L'accident aurait-il pu être évité?
Le plus tragique dans l'affaire, c'est que le pilote de l'appareil aurait pu savoir ce qui l'attendait sur le lieu d'atterrissage. Caroline George a fait des recherches à ce sujet: «Peu avant lui, deux engins avaient apparemment déjà atterri à cet endroit, ils avaient vu à quel point les conditions y étaient difficiles.»
Mais il n'y a pas eu de message radio d'avertissement pour les hélicoptères qui suivaient. «Il n'y a malheureusement pas de protocole ni d'obligation pour cela dans l'aviation héliportée», explique l'experte en accidents. «Ainsi, le pilote de l'appareil de mon mari a peut-être été surpris par les conditions. Une circonstance qui peut être fatale en cas de whiteout.»
Mais Adam George semblait, lui, conscient du danger: «Pendant le vol, il a écrit à un collègue pour lui dire qu'il n'était pas sûr qu'un atterrissage soit possible. C'est son dernier signe de vie», raconte sa veuve.
«Nous n'avons actuellement aucune information sur le déroulement de l'accident», explique Bernard Vogel, CEO d'Air Glaciers, qui renvoie à l'enquête de la Sust.

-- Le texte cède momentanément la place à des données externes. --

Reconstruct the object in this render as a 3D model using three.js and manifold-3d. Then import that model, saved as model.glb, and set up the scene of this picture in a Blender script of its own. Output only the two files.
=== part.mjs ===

On ne sait pas non plus si les engins qui ont atterri avant auraient pu ou dû avertir les appareils suivants. «Le fait est qu'il existe une fréquence spéciale pour les vols en montagne, sur laquelle tous les pilotes qui atterrissent sur des places d'atterrissage en montagne sont en contact les uns avec les autres», conclut Bernard Vogel.